→ Task instructions: Select, from the data, each line where "saved" occurs.
::::
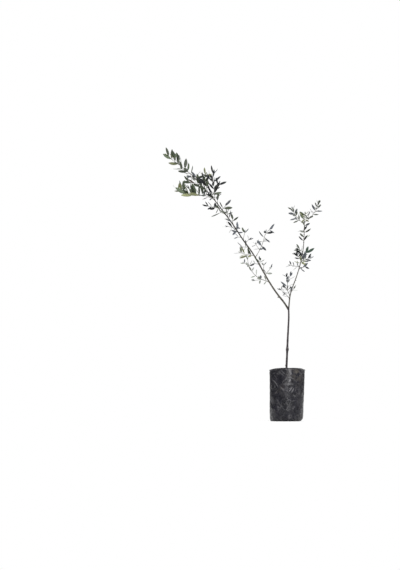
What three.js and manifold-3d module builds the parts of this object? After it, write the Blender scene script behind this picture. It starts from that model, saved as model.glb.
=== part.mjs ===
// A young olive in a black film nursery bag: a thin trunk that forks low into one long leaning bough
// and one upright leader, both set with small shoots of narrow paired leaves.
// Millimetres, +Z up, +X to the right and +Y away from the viewer.
// The origin is the centre of the bag's flat underside.
// Every angle is in degrees. A lean is measured from upright, positive to the right,
// and a depth is how far a direction turns from the picture plane towards +Y.
import * as THREE from 'three';
import { mergeVertices } from 'three/addons/utils/BufferGeometryUtils.js';
import Module from 'manifold-3d';

const wasm = await Module();
wasm.setup();

// Driving sizes

const fit = 0.3; // air between two pieces that touch on the real plant
const stride = 5; // length of one step of a limb's or a stem's route
const sliver = 0.05; // a fused solid loses edges that stand out less than this

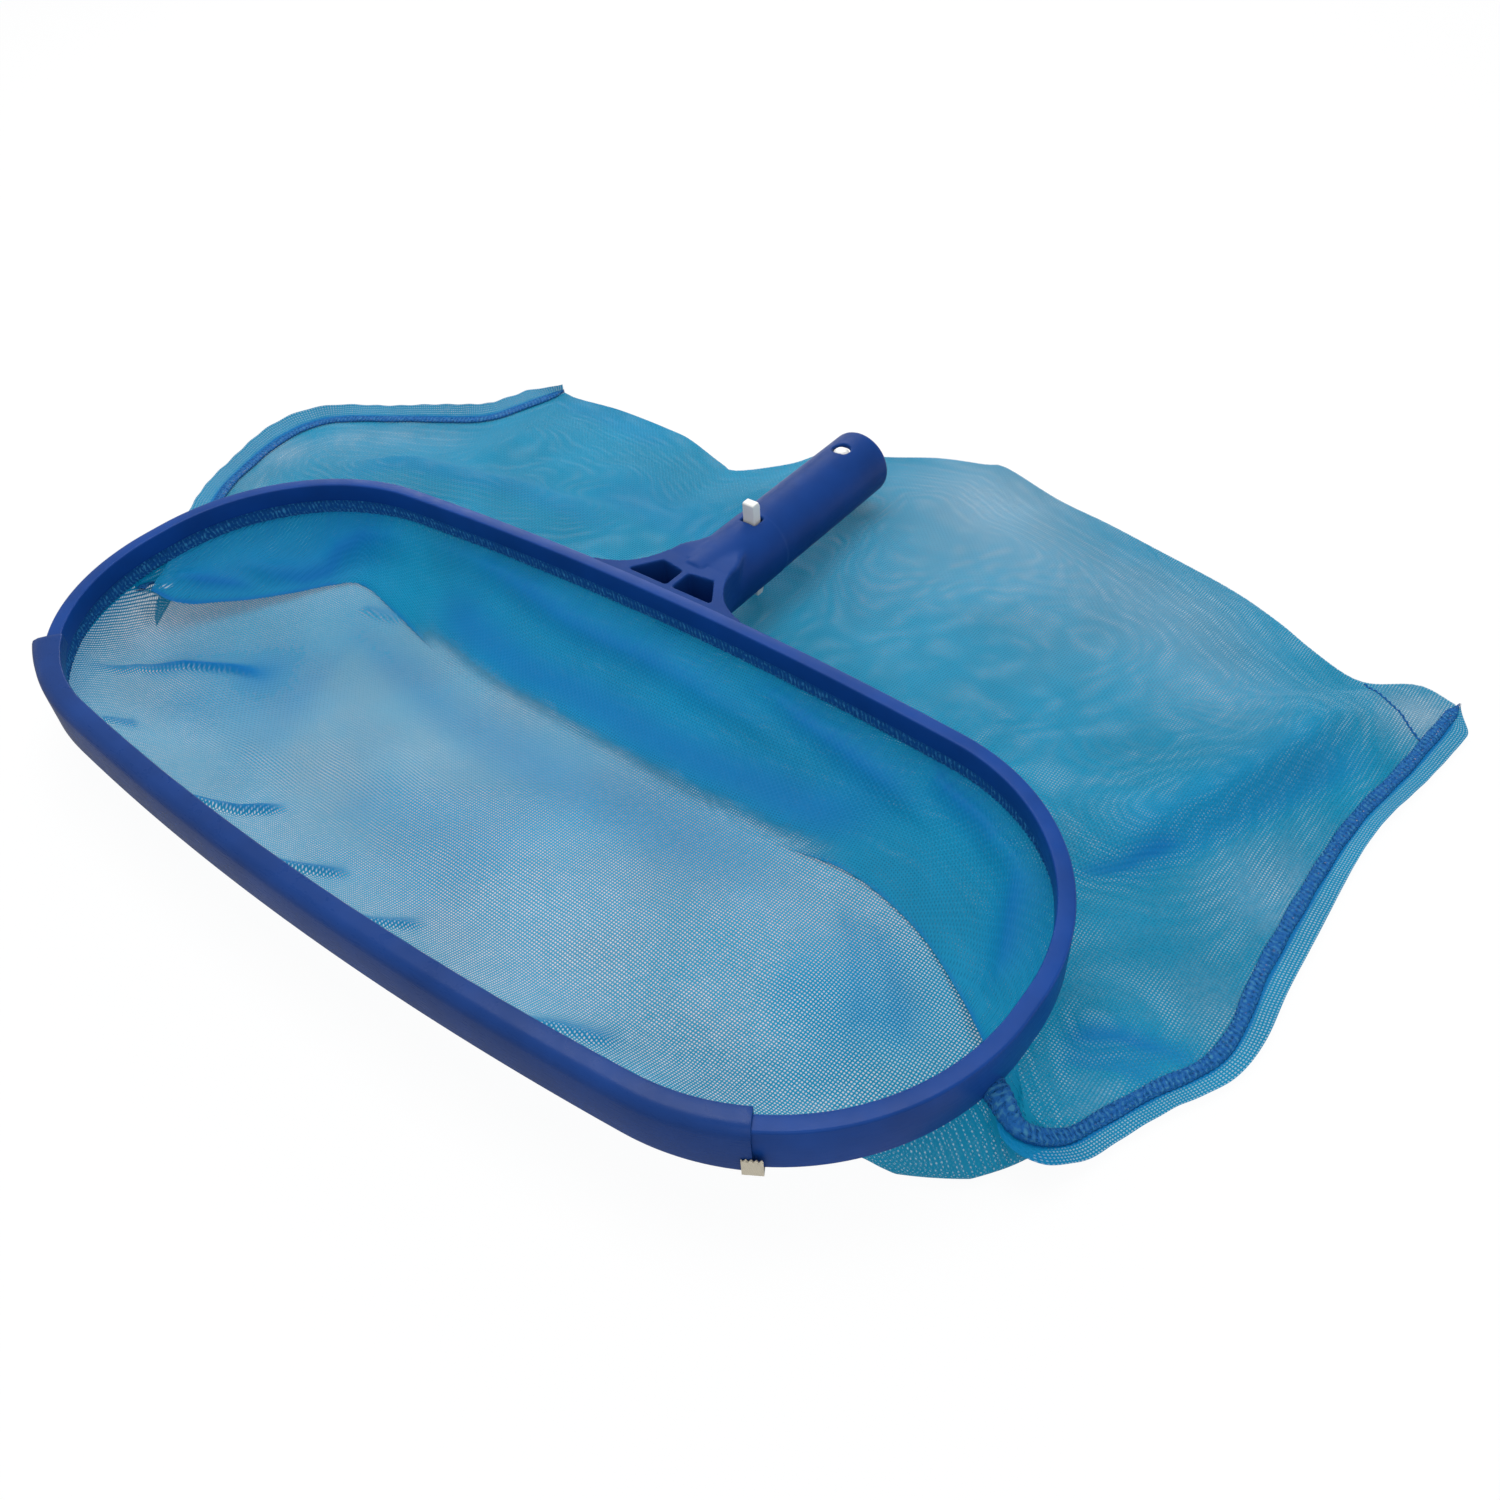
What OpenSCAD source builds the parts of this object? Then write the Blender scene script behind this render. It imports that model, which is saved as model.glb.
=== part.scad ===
// Leaf skimmer net: a moulded hoop on a pole socket, with a sewn net bag laid out
// behind it and a sprung white clip inside the socket. Millimetres, +Z up. The
// origin is on the socket's axis, in the plane of the clip's lock buttons, and
// the pole leaves along +Y.

/* [Hoop] */
// Width of the hoop from end to end
hoop_w = 412; // [380:1:450]
// Depth of the hoop from its rear edge to its front edge
hoop_d = 182; // [160:1:220]
// Depth of the hoop that its corners leave to the bowed edges and the flat ends
corner_leave = 19; // [17:0.5:60]
// How much larger the front corners' radius is than the rear corners'
corner_difference = 5; // [0:0.5:8]
// How far the middle of the rear edge stands out beyond its ends
rear_bow = 6.4; // [3:0.2:7]
// How far the middle of the front edge stands out beyond its ends
front_bow = 6.6; // [3:0.2:7]
// Height of the hoop's outer wall
hoop_h = 17.5; // [15:0.5:18]
// Width of the flat rim on top of the hoop
rim_w = 5.6; // [5:0.1:8]
// Thickness of the rim
rim_t = 1.8; // [1.2:0.1:2.6]
// Thickness of the hoop's outer wall
outer_wall = 1.8; // [1.2:0.1:2]
// Thickness of the hoop's inner wall
inner_wall = 1.2; // [0.8:0.1:1.4]
// How far the inner wall reaches down from the top
inner_drop = 8; // [6:0.5:10]

/* [Front lip] */
// Thickness of the clipped-on lip along the front of the hoop
lip_t = 1.2; // [0.8:0.1:2]
// Radius of the lip's rounded shoulder
lip_shoulder_r = 4; // [2.5:0.5:6]
// How far the lip's inner leg reaches down inside the hoop
lip_leg = 4; // [2:0.5:6]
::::
→ Solution to this task:
What three.js and manifold-3d module builds the parts of this object? After it, write the Blender scene script behind this picture. It starts from that model, saved as model.glb.
What OpenSCAD source builds the parts of this object? Then write the Blender scene script behind this render. It imports that model, which is saved as model.glb.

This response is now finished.